RAW DATA:
◆ ◆ ◆ ◆

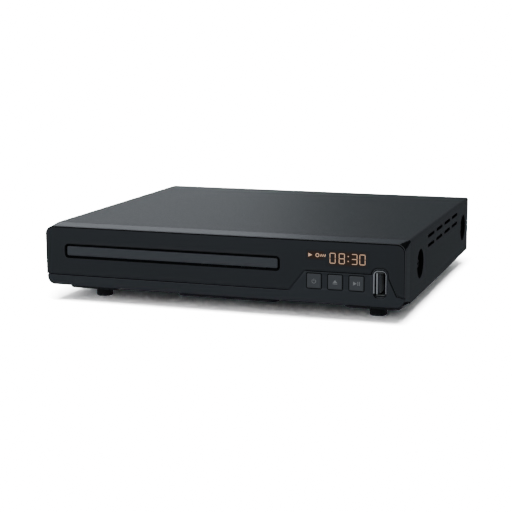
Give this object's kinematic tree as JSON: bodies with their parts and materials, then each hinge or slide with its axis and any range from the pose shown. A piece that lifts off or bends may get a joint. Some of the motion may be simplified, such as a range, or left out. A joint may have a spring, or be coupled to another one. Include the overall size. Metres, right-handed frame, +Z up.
{
  "type": "disc player",
  "caption": "Compact disc player with a motor-driven tray on the left, square keys, an upright USB port, an amber clock display, a vented steel cover and pressed feet pads.",
  "frame": {"origin": "on the table under the middle of the outline, jacks included", "axes": "+X to the right seen from the front, -Y out of the front, +Z up"},
  "size_m": [0.225, 0.2074, 0.0488],
  "materials": {
    "cover_steel": "fine satin black powder coat",
    "chassis_steel": "satin black coated sheet",
    "bridge_steel": "zinc plated sheet",
    "bezel_plastic": "satin black ABS",
    "plate_plastic": "satin smoked black",
    "door_plastic": "satin black ABS",
    "key_plastic": "satin black ABS",
    "foot_rubber": "matt black",
    "screw_steel": "black zinc",
    "display_plastic": "black with amber digits",
    "receiver_plastic": "dark red translucent",
    "board_green": "green lacquered laminate",
    "switch_plastic": "matt black",
    "plated_steel": "nickel plated",
    "tongue_plastic": "off-white",
    "frame_plastic": "matt black ABS",
    "tray_plastic": "matt black ABS",
    "puck_plastic": "matt black",
    "damper_rubber": "soft brown-red",
    "traverse_plastic": "glass-filled black",
    "pickup_metal": "die cast",
    "lens_glass": "coated",
    "polished_steel": "ground",
    "gear_plastic": "natural acetal",
    "belt_rubber": "black",
    "chip_plastic": "black epoxy",
    "connector_plastic": "cream nylon",
    "capacitor_aluminium": "dark sleeves",
    "ferrite": "ferrite with yellow tape",
    "heatsink_aluminium": "bare",
    "fuse_glass": "glass tube with metal caps",
    "socket_plastic": "black",
    "jack_brass": "gold plated",
    "ribbon_plastic": "white flat cable",
    "wire_plastic": "insulated wires"
  },
  "bodies": {
    "case": {"top_cover": "cover_steel", "bottom_chassis": "chassis_steel", "front_bezel": "bezel_plastic", "front_plate": "plate_plastic", "rear_panel": "chassis_steel", "case_screws": "screw_steel", "loader_screws": "screw_steel", "board_screws": "screw_steel", "display_module": "display_plastic", "ir_receiver": "receiver_plastic", "front_board": "board_green", "tact_switches": "switch_plastic", "usb_shell": "plated_steel", "usb_tongue": "tongue_plastic", "loader_frame": "frame_plastic", "clamp_bridge": "bridge_steel", "loading_motor": "plated_steel", "drive_belt": "belt_rubber", "main_board": "board_green", "board_chips": "chip_plastic", "board_connectors": "connector_plastic", "capacitors": "capacitor_aluminium", "power_board": "board_green", "transformer": "ferrite", "heatsink": "heatsink_aluminium", "fuse": "fuse_glass", "ac_inlet": "socket_plastic", "scart_socket": "socket_plastic", "hdmi_socket": "plated_steel", "jack_blocks": "socket_plastic", "jack_barrels": "jack_brass", "ribbon_cable": "ribbon_plastic", "power_harness": "wire_plastic", "foot_front_left": "foot_rubber", "foot_front_right": "foot_rubber", "foot_rear_left": "foot_rubber", "foot_rear_right": "foot_rubber"},
    "tray": {"disc_tray": "tray_plastic", "tray_door": "door_plastic"},
    "power_key": {"button_power": "key_plastic", "plunger_power": "switch_plastic"},
    "eject_key": {"button_eject": "key_plastic", "plunger_eject": "switch_plastic"},
    "play_key": {"button_play": "key_plastic", "plunger_play": "switch_plastic"},
    "motor_drive": {"motor_pulley": "gear_plastic"},
    "pulley_wheel": {"pulley_gear": "gear_plastic"},
    "tray_wheel": {"tray_gear": "gear_plastic"},
    "cam": {"cam_slider": "gear_plastic"},
    "traverse": {"lift_frame": "frame_plastic", "dampers": "damper_rubber", "traverse_deck": "traverse_plastic", "spindle_motor": "plated_steel", "guide_rods": "polished_steel", "sled_motor": "plated_steel"},
    "platter": {"turntable": "puck_plastic"},
    "sled": {"optical_pickup": "pickup_metal", "pickup_lens": "lens_glass"},
    "feed_screw": {"sled_screw": "polished_steel"},
    "clamp": {"clamp_puck": "puck_plastic"}
  },
  "joints": [
    {"name": "tray_slide", "type": "slide", "parent": "case", "child": "tray", "axis": [0, -1, 0], "range_m": [0, 0.1296]},
    {"name": "tray_gear_spin", "type": "hinge", "parent": "case", "child": "tray_wheel", "pos_m": [0.0098, -0.07775, 0.0212], "axis": [0, 0, 1], "range_deg": [-928.69, 0]},
    {"name": "pulley_gear_spin", "type": "hinge", "parent": "case", "child": "pulley_wheel", "pos_m": [-0.0062, -0.07775, 0.0246], "axis": [0, 0, 1], "range_deg": [0, 2166.28]},
    {"name": "motor_pulley_spin", "type": "hinge", "parent": "case", "child": "motor_drive", "pos_m": [-0.0382, -0.07775, 0.0246], "axis": [0, 0, 1], "range_deg": [0, 7919.14]},
    {"name": "lift_hinge", "type": "hinge", "parent": "case", "child": "traverse", "pos_m": [-0.0302, 0.04595, 0.0215], "axis": [1, 0, 0], "range_deg": [0, 3.5]},
    {"name": "cam_slide", "type": "slide", "parent": "case", "child": "cam", "axis": [1, 0, 0], "range_m": [0, 0.02501]},
    {"name": "turntable_spin", "type": "hinge", "parent": "traverse", "child": "platter", "pos_m": [-0.0302, -0.03575, 0.035], "axis": [0, 0, 1], "continuous": true},
    {"name": "clamp_spin", "type": "hinge", "parent": "case", "child": "clamp", "pos_m": [-0.0302, -0.03575, 0.0384], "axis": [0, 0, 1], "continuous": true},
    {"name": "sled_slide", "type": "slide", "parent": "traverse", "child": "sled", "axis": [0, 1, 0], "range_m": [0, 0.034]},
    {"name": "sled_screw_spin", "type": "hinge", "parent": "traverse", "child": "feed_screw", "pos_m": [0.0008, -0.03575, 0.023], "axis": [0, 1, 0], "range_deg": [0, 4080.5]},
    {"name": "power_press", "type": "slide", "parent": "case", "child": "power_key", "axis": [0, 1, 0], "range_m": [0, 0.0005], "stiffness_N_per_m": 1500, "springref_m": -0.0003},
    {"name": "eject_press", "type": "slide", "parent": "case", "child": "eject_key", "axis": [0, 1, 0], "range_m": [0, 0.0005], "stiffness_N_per_m": 1500, "springref_m": -0.0003},
    {"name": "play_press", "type": "slide", "parent": "case", "child": "play_key", "axis": [0, 1, 0], "range_m": [0, 0.0005], "stiffness_N_per_m": 1500, "springref_m": -0.0003}
  ],
  "couplings": [
    {"joint": "tray_gear_spin", "follows": "tray_slide", "rad_per_m": -125},
    {"joint": "pulley_gear_spin", "follows": "tray_slide", "rad_per_m": 291.67},
    {"joint": "motor_pulley_spin", "follows": "tray_slide", "rad_per_m": 1066.4},
    {"joint": "cam_slide", "follows": "lift_hinge", "m_per_rad": 0.40926},
    {"joint": "clamp_spin", "follows": "turntable_spin", "ratio": 1},
    {"joint": "sled_screw_spin", "follows": "sled_slide", "rad_per_m": 2094.4}
  ]
}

◆ ◆ ◆ ◆

OBJECTIVE: Make an exact copy of all the data.

ANSWER FOR THE TASK:
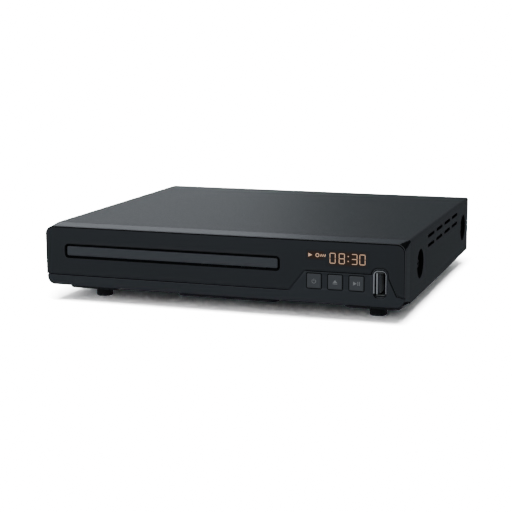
Give this object's kinematic tree as JSON: bodies with their parts and materials, then each hinge or slide with its axis and any range from the pose shown. A piece that lifts off or bends may get a joint. Some of the motion may be simplified, such as a range, or left out. A joint may have a spring, or be coupled to another one. Include the overall size. Metres, right-handed frame, +Z up.
{
  "type": "disc player",
  "caption": "Compact disc player with a motor-driven tray on the left, square keys, an upright USB port, an amber clock display, a vented steel cover and pressed feet pads.",
  "frame": {"origin": "on the table under the middle of the outline, jacks included", "axes": "+X to the right seen from the front, -Y out of the front, +Z up"},
  "size_m": [0.225, 0.2074, 0.0488],
  "materials": {
    "cover_steel": "fine satin black powder coat",
    "chassis_steel": "satin black coated sheet",
    "bridge_steel": "zinc plated sheet",
    "bezel_plastic": "satin black ABS",
    "plate_plastic": "satin smoked black",
    "door_plastic": "satin black ABS",
    "key_plastic": "satin black ABS",
    "foot_rubber": "matt black",
    "screw_steel": "black zinc",
    "display_plastic": "black with amber digits",
    "receiver_plastic": "dark red translucent",
    "board_green": "green lacquered laminate",
    "switch_plastic": "matt black",
    "plated_steel": "nickel plated",
    "tongue_plastic": "off-white",
    "frame_plastic": "matt black ABS",
    "tray_plastic": "matt black ABS",
    "puck_plastic": "matt black",
    "damper_rubber": "soft brown-red",
    "traverse_plastic": "glass-filled black",
    "pickup_metal": "die cast",
    "lens_glass": "coated",
    "polished_steel": "ground",
    "gear_plastic": "natural acetal",
    "belt_rubber": "black",
    "chip_plastic": "black epoxy",
    "connector_plastic": "cream nylon",
    "capacitor_aluminium": "dark sleeves",
    "ferrite": "ferrite with yellow tape",
    "heatsink_aluminium": "bare",
    "fuse_glass": "glass tube with metal caps",
    "socket_plastic": "black",
    "jack_brass": "gold plated",
    "ribbon_plastic": "white flat cable",
    "wire_plastic": "insulated wires"
  },
  "bodies": {
    "case": {"top_cover": "cover_steel", "bottom_chassis": "chassis_steel", "front_bezel": "bezel_plastic", "front_plate": "plate_plastic", "rear_panel": "chassis_steel", "case_screws": "screw_steel", "loader_screws": "screw_steel", "board_screws": "screw_steel", "display_module": "display_plastic", "ir_receiver": "receiver_plastic", "front_board": "board_green", "tact_switches": "switch_plastic", "usb_shell": "plated_steel", "usb_tongue": "tongue_plastic", "loader_frame": "frame_plastic", "clamp_bridge": "bridge_steel", "loading_motor": "plated_steel", "drive_belt": "belt_rubber", "main_board": "board_green", "board_chips": "chip_plastic", "board_connectors": "connector_plastic", "capacitors": "capacitor_aluminium", "power_board": "board_green", "transformer": "ferrite", "heatsink": "heatsink_aluminium", "fuse": "fuse_glass", "ac_inlet": "socket_plastic", "scart_socket": "socket_plastic", "hdmi_socket": "plated_steel", "jack_blocks": "socket_plastic", "jack_barrels": "jack_brass", "ribbon_cable": "ribbon_plastic", "power_harness": "wire_plastic", "foot_front_left": "foot_rubber", "foot_front_right": "foot_rubber", "foot_rear_left": "foot_rubber", "foot_rear_right": "foot_rubber"},
    "tray": {"disc_tray": "tray_plastic", "tray_door": "door_plastic"},
    "power_key": {"button_power": "key_plastic", "plunger_power": "switch_plastic"},
    "eject_key": {"button_eject": "key_plastic", "plunger_eject": "switch_plastic"},
    "play_key": {"button_play": "key_plastic", "plunger_play": "switch_plastic"},
    "motor_drive": {"motor_pulley": "gear_plastic"},
    "pulley_wheel": {"pulley_gear": "gear_plastic"},
    "tray_wheel": {"tray_gear": "gear_plastic"},
    "cam": {"cam_slider": "gear_plastic"},
    "traverse": {"lift_frame": "frame_plastic", "dampers": "damper_rubber", "traverse_deck": "traverse_plastic", "spindle_motor": "plated_steel", "guide_rods": "polished_steel", "sled_motor": "plated_steel"},
    "platter": {"turntable": "puck_plastic"},
    "sled": {"optical_pickup": "pickup_metal", "pickup_lens": "lens_glass"},
    "feed_screw": {"sled_screw": "polished_steel"},
    "clamp": {"clamp_puck": "puck_plastic"}
  },
  "joints": [
    {"name": "tray_slide", "type": "slide", "parent": "case", "child": "tray", "axis": [0, -1, 0], "range_m": [0, 0.1296]},
    {"name": "tray_gear_spin", "type": "hinge", "parent": "case", "child": "tray_wheel", "pos_m": [0.0098, -0.07775, 0.0212], "axis": [0, 0, 1], "range_deg": [-928.69, 0]},
    {"name": "pulley_gear_spin", "type": "hinge", "parent": "case", "child": "pulley_wheel", "pos_m": [-0.0062, -0.07775, 0.0246], "axis": [0, 0, 1], "range_deg": [0, 2166.28]},
    {"name": "motor_pulley_spin", "type": "hinge", "parent": "case", "child": "motor_drive", "pos_m": [-0.0382, -0.07775, 0.0246], "axis": [0, 0, 1], "range_deg": [0, 7919.14]},
    {"name": "lift_hinge", "type": "hinge", "parent": "case", "child": "traverse", "pos_m": [-0.0302, 0.04595, 0.0215], "axis": [1, 0, 0], "range_deg": [0, 3.5]},
    {"name": "cam_slide", "type": "slide", "parent": "case", "child": "cam", "axis": [1, 0, 0], "range_m": [0, 0.02501]},
    {"name": "turntable_spin", "type": "hinge", "parent": "traverse", "child": "platter", "pos_m": [-0.0302, -0.03575, 0.035], "axis": [0, 0, 1], "continuous": true},
    {"name": "clamp_spin", "type": "hinge", "parent": "case", "child": "clamp", "pos_m": [-0.0302, -0.03575, 0.0384], "axis": [0, 0, 1], "continuous": true},
    {"name": "sled_slide", "type": "slide", "parent": "traverse", "child": "sled", "axis": [0, 1, 0], "range_m": [0, 0.034]},
    {"name": "sled_screw_spin", "type": "hinge", "parent": "traverse", "child": "feed_screw", "pos_m": [0.0008, -0.03575, 0.023], "axis": [0, 1, 0], "range_deg": [0, 4080.5]},
    {"name": "power_press", "type": "slide", "parent": "case", "child": "power_key", "axis": [0, 1, 0], "range_m": [0, 0.0005], "stiffness_N_per_m": 1500, "springref_m": -0.0003},
    {"name": "eject_press", "type": "slide", "parent": "case", "child": "eject_key", "axis": [0, 1, 0], "range_m": [0, 0.0005], "stiffness_N_per_m": 1500, "springref_m": -0.0003},
    {"name": "play_press", "type": "slide", "parent": "case", "child": "play_key", "axis": [0, 1, 0], "range_m": [0, 0.0005], "stiffness_N_per_m": 1500, "springref_m": -0.0003}
  ],
  "couplings": [
    {"joint": "tray_gear_spin", "follows": "tray_slide", "rad_per_m": -125},
    {"joint": "pulley_gear_spin", "follows": "tray_slide", "rad_per_m": 291.67},
    {"joint": "motor_pulley_spin", "follows": "tray_slide", "rad_per_m": 1066.4},
    {"joint": "cam_slide", "follows": "lift_hinge", "m_per_rad": 0.40926},
    {"joint": "clamp_spin", "follows": "turntable_spin", "ratio": 1},
    {"joint": "sled_screw_spin", "follows": "sled_slide", "rad_per_m": 2094.4}
  ]
}